Direction:
Set down the material once more, exactly as it appears.

Data extract:
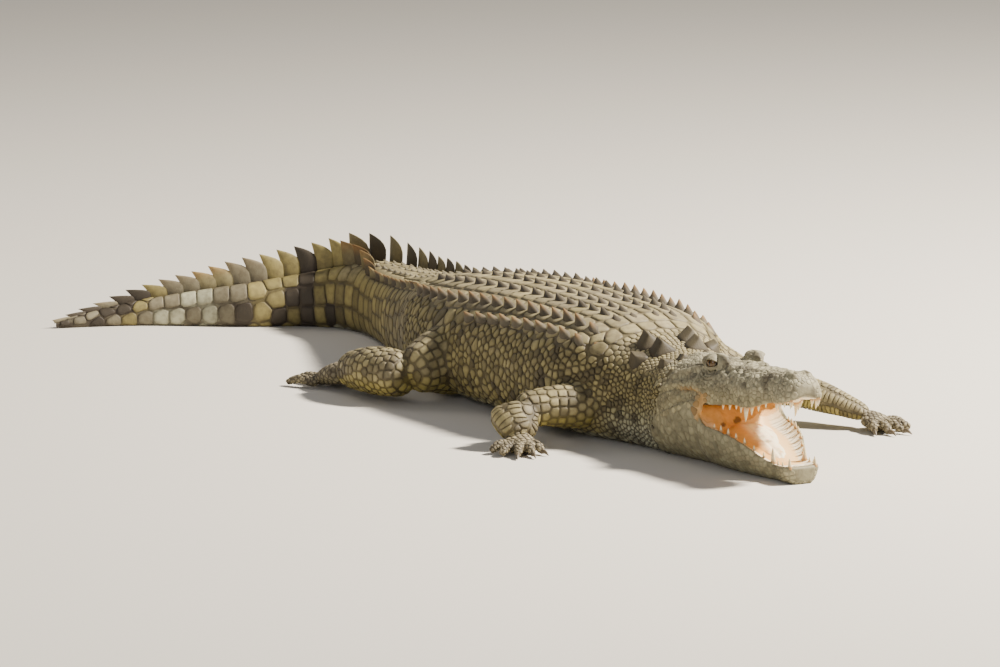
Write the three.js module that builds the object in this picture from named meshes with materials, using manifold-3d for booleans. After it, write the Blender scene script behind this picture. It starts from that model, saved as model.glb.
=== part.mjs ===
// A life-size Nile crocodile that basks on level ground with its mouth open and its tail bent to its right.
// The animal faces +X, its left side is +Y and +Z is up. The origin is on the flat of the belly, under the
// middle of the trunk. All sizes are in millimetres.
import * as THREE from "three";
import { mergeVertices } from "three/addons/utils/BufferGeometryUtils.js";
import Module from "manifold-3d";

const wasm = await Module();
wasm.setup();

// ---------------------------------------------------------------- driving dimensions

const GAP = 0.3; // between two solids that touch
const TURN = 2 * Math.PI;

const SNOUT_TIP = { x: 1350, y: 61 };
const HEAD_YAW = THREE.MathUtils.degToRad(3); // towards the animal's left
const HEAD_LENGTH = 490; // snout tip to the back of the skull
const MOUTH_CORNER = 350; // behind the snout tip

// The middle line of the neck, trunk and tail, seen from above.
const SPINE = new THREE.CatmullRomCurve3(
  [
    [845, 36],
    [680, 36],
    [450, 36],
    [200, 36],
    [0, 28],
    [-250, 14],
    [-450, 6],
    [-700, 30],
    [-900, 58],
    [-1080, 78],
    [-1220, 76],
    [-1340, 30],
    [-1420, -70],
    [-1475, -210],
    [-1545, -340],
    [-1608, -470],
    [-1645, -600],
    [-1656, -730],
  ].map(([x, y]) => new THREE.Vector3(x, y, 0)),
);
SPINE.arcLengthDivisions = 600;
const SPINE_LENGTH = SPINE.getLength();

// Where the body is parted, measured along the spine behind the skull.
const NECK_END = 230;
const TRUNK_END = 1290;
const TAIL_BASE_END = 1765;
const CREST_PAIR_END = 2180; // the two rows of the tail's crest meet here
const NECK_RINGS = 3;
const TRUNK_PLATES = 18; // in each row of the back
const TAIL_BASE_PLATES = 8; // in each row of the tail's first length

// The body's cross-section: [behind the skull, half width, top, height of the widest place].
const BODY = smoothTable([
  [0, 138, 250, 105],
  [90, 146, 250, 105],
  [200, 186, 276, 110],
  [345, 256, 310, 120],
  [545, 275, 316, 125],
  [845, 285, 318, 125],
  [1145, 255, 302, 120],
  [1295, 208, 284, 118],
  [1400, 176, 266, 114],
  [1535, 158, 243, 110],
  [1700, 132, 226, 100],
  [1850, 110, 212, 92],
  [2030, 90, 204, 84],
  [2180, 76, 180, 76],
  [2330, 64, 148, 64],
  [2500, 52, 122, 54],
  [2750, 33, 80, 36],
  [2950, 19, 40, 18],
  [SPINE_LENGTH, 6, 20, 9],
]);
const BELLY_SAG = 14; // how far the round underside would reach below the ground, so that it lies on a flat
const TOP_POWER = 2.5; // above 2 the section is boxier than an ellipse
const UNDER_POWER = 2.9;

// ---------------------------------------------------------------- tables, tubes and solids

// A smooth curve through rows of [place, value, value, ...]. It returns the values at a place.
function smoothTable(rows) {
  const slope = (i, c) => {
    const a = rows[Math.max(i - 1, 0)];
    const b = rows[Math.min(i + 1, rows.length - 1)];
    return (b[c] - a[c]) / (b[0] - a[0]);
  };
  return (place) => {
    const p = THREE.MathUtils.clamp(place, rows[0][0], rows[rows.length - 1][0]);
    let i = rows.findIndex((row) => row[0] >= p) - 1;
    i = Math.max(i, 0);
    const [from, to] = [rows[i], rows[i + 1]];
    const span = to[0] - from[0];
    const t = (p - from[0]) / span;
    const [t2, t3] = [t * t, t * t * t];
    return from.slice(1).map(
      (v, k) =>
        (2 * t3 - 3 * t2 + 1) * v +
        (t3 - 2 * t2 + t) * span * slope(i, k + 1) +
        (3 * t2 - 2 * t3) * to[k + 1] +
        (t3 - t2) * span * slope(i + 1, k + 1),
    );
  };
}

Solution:
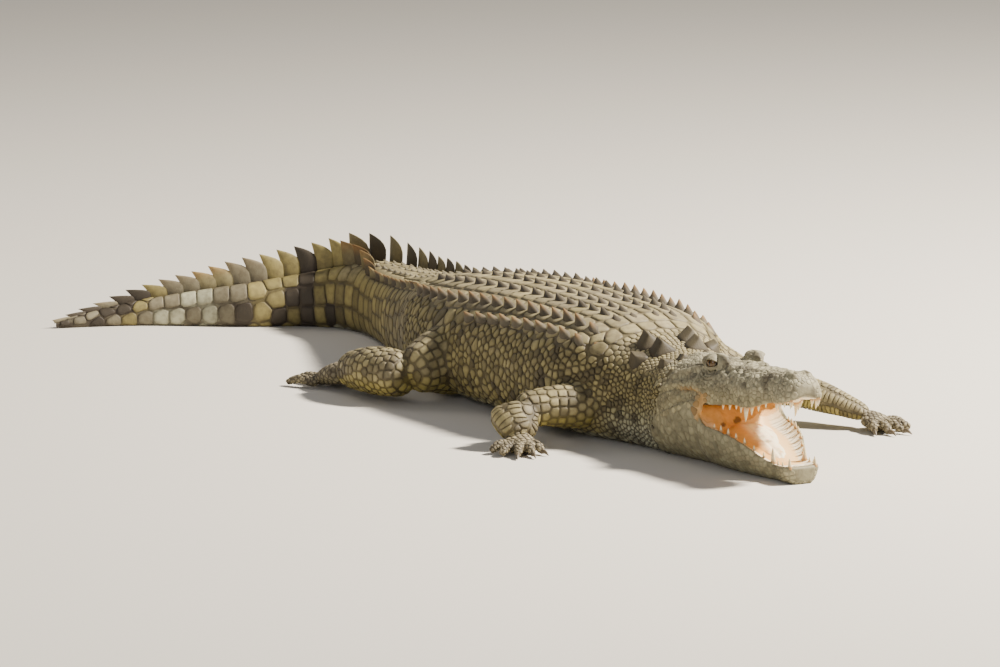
Write the three.js module that builds the object in this picture from named meshes with materials, using manifold-3d for booleans. After it, write the Blender scene script behind this picture. It starts from that model, saved as model.glb.
=== part.mjs ===
// A life-size Nile crocodile that basks on level ground with its mouth open and its tail bent to its right.
// The animal faces +X, its left side is +Y and +Z is up. The origin is on the flat of the belly, under the
// middle of the trunk. All sizes are in millimetres.
import * as THREE from "three";
import { mergeVertices } from "three/addons/utils/BufferGeometryUtils.js";
import Module from "manifold-3d";

const wasm = await Module();
wasm.setup();

// ---------------------------------------------------------------- driving dimensions

const GAP = 0.3; // between two solids that touch
const TURN = 2 * Math.PI;

const SNOUT_TIP = { x: 1350, y: 61 };
const HEAD_YAW = THREE.MathUtils.degToRad(3); // towards the animal's left
const HEAD_LENGTH = 490; // snout tip to the back of the skull
const MOUTH_CORNER = 350; // behind the snout tip

// The middle line of the neck, trunk and tail, seen from above.
const SPINE = new THREE.CatmullRomCurve3(
  [
    [845, 36],
    [680, 36],
    [450, 36],
    [200, 36],
    [0, 28],
    [-250, 14],
    [-450, 6],
    [-700, 30],
    [-900, 58],
    [-1080, 78],
    [-1220, 76],
    [-1340, 30],
    [-1420, -70],
    [-1475, -210],
    [-1545, -340],
    [-1608, -470],
    [-1645, -600],
    [-1656, -730],
  ].map(([x, y]) => new THREE.Vector3(x, y, 0)),
);
SPINE.arcLengthDivisions = 600;
const SPINE_LENGTH = SPINE.getLength();

// Where the body is parted, measured along the spine behind the skull.
const NECK_END = 230;
const TRUNK_END = 1290;
const TAIL_BASE_END = 1765;
const CREST_PAIR_END = 2180; // the two rows of the tail's crest meet here
const NECK_RINGS = 3;
const TRUNK_PLATES = 18; // in each row of the back
const TAIL_BASE_PLATES = 8; // in each row of the tail's first length

// The body's cross-section: [behind the skull, half width, top, height of the widest place].
const BODY = smoothTable([
  [0, 138, 250, 105],
  [90, 146, 250, 105],
  [200, 186, 276, 110],
  [345, 256, 310, 120],
  [545, 275, 316, 125],
  [845, 285, 318, 125],
  [1145, 255, 302, 120],
  [1295, 208, 284, 118],
  [1400, 176, 266, 114],
  [1535, 158, 243, 110],
  [1700, 132, 226, 100],
  [1850, 110, 212, 92],
  [2030, 90, 204, 84],
  [2180, 76, 180, 76],
  [2330, 64, 148, 64],
  [2500, 52, 122, 54],
  [2750, 33, 80, 36],
  [2950, 19, 40, 18],
  [SPINE_LENGTH, 6, 20, 9],
]);
const BELLY_SAG = 14; // how far the round underside would reach below the ground, so that it lies on a flat
const TOP_POWER = 2.5; // above 2 the section is boxier than an ellipse
const UNDER_POWER = 2.9;

// ---------------------------------------------------------------- tables, tubes and solids

// A smooth curve through rows of [place, value, value, ...]. It returns the values at a place.
function smoothTable(rows) {
  const slope = (i, c) => {
    const a = rows[Math.max(i - 1, 0)];
    const b = rows[Math.min(i + 1, rows.length - 1)];
    return (b[c] - a[c]) / (b[0] - a[0]);
  };
  return (place) => {
    const p = THREE.MathUtils.clamp(place, rows[0][0], rows[rows.length - 1][0]);
    let i = rows.findIndex((row) => row[0] >= p) - 1;
    i = Math.max(i, 0);
    const [from, to] = [rows[i], rows[i + 1]];
    const span = to[0] - from[0];
    const t = (p - from[0]) / span;
    const [t2, t3] = [t * t, t * t * t];
    return from.slice(1).map(
      (v, k) =>
        (2 * t3 - 3 * t2 + 1) * v +
        (t3 - 2 * t2 + t) * span * slope(i, k + 1) +
        (3 * t2 - 2 * t3) * to[k + 1] +
        (t3 - t2) * span * slope(i + 1, k + 1),
    );
  };
}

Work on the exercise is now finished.